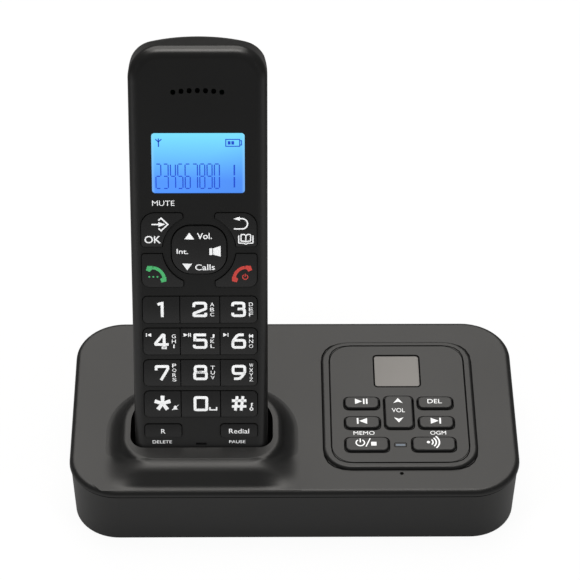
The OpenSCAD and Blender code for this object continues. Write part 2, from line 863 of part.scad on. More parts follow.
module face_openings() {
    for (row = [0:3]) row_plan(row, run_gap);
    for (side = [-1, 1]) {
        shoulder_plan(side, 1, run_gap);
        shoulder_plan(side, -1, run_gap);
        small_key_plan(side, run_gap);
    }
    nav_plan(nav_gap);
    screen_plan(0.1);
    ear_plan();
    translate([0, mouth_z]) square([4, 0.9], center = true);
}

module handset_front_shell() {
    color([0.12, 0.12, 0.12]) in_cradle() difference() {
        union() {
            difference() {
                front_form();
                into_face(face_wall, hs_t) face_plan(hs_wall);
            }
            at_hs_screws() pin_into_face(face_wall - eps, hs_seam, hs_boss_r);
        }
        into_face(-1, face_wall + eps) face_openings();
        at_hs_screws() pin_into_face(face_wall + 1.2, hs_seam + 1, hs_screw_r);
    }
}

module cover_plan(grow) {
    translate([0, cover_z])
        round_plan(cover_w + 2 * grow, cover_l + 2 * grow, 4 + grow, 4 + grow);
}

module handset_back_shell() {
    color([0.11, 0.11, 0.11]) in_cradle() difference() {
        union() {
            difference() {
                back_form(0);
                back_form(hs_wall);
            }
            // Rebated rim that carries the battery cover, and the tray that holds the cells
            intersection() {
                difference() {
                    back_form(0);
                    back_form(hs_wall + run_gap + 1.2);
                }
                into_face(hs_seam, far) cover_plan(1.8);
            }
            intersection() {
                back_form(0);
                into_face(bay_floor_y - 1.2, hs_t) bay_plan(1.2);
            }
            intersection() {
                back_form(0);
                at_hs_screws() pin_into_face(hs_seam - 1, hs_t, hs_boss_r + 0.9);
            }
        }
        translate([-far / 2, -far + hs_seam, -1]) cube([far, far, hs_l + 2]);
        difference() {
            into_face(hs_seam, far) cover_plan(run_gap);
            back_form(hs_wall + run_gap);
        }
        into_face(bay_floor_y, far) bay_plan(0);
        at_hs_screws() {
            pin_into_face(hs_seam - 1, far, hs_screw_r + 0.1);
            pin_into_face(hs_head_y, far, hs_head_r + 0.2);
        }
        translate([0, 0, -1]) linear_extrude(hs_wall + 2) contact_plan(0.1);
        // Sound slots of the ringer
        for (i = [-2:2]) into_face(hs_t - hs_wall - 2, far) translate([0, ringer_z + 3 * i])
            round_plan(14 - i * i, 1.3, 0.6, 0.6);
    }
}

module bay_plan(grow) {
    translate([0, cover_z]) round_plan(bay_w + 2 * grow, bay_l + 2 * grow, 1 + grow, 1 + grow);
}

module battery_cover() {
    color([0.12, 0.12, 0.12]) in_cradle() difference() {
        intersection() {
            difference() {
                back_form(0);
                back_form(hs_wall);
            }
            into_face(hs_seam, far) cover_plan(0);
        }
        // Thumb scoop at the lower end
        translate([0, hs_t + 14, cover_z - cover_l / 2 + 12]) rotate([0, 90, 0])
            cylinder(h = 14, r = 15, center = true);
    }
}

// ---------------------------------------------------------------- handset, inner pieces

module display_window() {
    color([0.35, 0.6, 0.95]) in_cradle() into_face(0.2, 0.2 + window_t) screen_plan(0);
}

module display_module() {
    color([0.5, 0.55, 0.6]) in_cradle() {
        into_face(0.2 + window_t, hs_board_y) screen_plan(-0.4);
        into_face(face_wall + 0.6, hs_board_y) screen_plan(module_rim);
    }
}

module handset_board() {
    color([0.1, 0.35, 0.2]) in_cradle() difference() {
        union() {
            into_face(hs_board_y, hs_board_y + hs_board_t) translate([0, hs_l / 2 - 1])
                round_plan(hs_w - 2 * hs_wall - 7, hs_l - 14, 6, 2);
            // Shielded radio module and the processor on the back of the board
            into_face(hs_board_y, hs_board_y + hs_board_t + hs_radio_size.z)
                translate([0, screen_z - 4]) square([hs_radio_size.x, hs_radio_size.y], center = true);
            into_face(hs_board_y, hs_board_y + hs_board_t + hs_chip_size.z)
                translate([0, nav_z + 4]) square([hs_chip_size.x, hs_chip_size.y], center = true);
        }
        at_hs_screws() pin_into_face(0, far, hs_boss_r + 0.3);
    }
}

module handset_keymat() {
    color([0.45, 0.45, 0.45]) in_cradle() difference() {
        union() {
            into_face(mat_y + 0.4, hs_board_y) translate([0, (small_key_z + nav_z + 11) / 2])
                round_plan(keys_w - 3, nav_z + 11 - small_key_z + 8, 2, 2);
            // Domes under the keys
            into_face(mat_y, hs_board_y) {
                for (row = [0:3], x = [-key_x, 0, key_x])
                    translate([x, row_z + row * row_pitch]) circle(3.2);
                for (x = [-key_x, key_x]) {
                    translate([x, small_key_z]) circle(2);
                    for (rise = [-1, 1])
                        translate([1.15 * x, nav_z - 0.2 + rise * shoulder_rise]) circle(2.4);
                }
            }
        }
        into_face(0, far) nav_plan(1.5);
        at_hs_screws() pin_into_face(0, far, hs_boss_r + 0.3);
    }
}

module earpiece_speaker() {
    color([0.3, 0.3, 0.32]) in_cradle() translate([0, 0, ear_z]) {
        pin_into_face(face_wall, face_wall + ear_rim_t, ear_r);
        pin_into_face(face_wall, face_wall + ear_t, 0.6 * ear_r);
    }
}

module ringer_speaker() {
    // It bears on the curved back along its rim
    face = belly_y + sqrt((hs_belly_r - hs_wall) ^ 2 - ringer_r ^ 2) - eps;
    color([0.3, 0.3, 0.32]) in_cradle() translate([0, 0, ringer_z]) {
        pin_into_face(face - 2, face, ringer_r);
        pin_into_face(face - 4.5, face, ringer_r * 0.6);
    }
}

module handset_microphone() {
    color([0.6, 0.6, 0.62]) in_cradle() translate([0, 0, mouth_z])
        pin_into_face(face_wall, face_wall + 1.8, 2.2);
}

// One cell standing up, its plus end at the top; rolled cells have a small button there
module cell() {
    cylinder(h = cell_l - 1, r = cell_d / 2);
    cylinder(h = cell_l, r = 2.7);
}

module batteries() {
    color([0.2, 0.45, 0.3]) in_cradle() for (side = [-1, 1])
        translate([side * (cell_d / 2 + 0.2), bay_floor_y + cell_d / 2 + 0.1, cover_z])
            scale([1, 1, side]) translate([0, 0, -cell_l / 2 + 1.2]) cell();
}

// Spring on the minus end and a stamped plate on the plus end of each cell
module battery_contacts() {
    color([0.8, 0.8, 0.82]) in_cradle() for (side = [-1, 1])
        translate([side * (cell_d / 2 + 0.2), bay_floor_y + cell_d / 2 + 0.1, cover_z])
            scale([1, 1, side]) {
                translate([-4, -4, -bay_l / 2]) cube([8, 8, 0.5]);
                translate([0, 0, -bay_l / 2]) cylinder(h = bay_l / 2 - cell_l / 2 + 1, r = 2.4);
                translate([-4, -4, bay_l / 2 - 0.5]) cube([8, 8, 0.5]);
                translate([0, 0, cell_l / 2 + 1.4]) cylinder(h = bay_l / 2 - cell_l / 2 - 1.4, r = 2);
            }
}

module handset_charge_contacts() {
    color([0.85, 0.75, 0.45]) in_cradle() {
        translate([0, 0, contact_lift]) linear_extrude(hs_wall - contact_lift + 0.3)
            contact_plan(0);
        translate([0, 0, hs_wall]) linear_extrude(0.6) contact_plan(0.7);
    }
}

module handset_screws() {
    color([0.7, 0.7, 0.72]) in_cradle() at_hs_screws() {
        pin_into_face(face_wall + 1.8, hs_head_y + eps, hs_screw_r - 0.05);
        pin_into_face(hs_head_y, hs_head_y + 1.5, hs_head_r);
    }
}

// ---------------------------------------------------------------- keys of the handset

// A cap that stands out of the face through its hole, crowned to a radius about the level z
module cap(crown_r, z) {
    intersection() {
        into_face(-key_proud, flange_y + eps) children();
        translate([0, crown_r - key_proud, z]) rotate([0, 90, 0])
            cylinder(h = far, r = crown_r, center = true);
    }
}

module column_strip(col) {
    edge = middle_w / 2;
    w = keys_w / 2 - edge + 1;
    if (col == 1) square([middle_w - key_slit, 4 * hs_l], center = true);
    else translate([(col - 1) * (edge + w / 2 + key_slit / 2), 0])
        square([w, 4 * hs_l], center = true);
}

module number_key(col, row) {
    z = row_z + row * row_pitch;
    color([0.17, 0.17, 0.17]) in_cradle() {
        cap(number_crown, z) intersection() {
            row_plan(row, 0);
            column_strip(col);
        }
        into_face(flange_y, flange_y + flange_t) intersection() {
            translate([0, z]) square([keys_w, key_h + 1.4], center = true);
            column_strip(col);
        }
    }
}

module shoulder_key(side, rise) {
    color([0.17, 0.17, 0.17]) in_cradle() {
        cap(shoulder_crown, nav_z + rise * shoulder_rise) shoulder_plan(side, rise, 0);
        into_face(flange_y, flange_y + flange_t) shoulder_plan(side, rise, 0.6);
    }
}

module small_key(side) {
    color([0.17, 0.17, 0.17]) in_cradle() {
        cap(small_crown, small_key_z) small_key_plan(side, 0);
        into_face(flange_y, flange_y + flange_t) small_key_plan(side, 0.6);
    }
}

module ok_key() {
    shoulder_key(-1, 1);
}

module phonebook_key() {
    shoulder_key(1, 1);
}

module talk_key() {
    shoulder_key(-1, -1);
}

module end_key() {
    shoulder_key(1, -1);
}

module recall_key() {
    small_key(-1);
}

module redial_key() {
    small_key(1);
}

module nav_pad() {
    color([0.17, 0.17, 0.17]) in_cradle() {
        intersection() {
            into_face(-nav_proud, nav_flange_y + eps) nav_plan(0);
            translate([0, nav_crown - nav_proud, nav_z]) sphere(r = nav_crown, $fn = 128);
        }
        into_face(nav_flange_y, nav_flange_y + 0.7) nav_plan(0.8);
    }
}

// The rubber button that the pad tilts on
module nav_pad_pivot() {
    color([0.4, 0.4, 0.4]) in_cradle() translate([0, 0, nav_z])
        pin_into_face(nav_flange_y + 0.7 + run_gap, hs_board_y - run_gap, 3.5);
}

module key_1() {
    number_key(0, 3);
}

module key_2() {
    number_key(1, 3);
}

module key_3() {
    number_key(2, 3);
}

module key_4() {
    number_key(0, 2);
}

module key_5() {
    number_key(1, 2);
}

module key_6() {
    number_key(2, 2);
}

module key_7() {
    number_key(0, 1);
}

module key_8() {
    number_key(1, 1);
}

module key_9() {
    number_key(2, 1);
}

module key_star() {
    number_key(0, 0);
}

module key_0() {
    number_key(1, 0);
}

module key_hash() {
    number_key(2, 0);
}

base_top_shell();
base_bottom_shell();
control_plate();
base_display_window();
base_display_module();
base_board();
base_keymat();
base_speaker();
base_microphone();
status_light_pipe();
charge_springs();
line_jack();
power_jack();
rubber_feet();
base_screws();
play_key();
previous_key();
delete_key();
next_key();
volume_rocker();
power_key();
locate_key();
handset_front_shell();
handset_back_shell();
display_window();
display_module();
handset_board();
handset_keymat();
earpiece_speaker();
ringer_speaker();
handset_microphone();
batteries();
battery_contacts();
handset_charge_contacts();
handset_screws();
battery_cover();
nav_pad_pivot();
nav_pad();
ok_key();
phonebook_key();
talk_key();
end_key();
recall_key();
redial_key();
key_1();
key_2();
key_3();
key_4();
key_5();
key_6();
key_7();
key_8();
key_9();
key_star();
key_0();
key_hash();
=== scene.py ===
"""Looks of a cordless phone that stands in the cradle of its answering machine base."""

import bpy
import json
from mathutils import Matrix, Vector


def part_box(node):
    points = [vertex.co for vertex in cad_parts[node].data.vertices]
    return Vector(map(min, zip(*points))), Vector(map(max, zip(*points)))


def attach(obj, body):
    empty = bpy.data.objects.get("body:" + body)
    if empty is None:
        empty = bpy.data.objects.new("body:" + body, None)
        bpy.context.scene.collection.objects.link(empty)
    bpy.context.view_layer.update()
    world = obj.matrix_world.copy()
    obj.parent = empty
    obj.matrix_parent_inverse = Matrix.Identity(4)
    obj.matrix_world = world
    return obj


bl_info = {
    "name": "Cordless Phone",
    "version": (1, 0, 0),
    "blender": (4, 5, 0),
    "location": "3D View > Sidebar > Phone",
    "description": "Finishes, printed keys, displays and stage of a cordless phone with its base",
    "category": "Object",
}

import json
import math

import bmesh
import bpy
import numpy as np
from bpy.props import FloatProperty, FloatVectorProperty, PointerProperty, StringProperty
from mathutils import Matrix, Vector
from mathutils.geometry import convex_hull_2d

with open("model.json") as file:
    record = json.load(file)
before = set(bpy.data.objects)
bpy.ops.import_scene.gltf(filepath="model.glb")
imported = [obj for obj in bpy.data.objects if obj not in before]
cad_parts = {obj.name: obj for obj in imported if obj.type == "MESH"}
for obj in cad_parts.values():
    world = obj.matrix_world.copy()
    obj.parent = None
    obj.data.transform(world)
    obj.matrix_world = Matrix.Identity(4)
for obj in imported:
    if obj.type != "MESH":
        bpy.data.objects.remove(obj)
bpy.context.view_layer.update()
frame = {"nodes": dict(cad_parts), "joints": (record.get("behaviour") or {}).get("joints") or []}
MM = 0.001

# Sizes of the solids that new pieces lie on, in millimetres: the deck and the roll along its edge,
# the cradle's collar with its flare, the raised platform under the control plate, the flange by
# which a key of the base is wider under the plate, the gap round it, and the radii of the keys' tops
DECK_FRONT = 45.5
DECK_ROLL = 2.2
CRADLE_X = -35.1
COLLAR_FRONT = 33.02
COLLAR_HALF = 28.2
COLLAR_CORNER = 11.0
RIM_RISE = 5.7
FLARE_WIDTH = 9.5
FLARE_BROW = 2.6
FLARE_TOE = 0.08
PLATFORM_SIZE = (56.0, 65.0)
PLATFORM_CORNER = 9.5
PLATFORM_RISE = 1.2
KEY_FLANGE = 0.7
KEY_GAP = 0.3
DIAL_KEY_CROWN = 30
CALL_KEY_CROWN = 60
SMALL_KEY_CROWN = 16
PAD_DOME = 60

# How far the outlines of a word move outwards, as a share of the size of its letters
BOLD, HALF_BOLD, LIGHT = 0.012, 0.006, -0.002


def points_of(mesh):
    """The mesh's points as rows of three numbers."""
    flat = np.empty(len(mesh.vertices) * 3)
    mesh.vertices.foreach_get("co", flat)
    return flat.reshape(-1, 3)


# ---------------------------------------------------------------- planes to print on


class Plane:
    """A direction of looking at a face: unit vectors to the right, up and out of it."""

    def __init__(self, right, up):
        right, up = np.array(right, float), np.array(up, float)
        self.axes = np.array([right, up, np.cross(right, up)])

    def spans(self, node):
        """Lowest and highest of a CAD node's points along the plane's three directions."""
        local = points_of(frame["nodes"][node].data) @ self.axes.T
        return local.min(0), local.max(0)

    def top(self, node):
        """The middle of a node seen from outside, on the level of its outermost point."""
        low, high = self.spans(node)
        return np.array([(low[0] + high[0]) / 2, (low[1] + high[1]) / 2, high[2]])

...

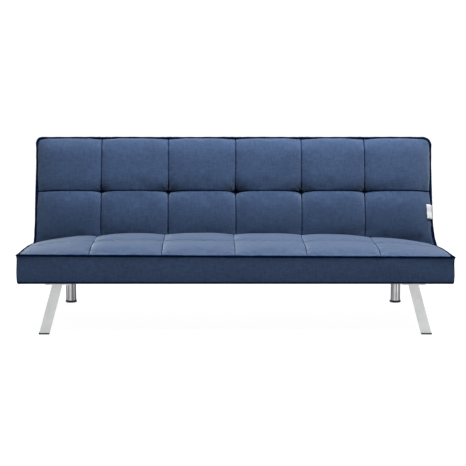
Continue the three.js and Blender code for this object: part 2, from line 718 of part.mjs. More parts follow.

◆ **What the exercise asks**: For each line of the listing that holds the word "with", show that line.

◆ **Output of the task**:
    "description": "Finishes, printed keys, displays and stage of a cordless phone with its base",
with open("model.json") as file:
# the cradle's collar with its flare, the raised platform under the control plate, the flange by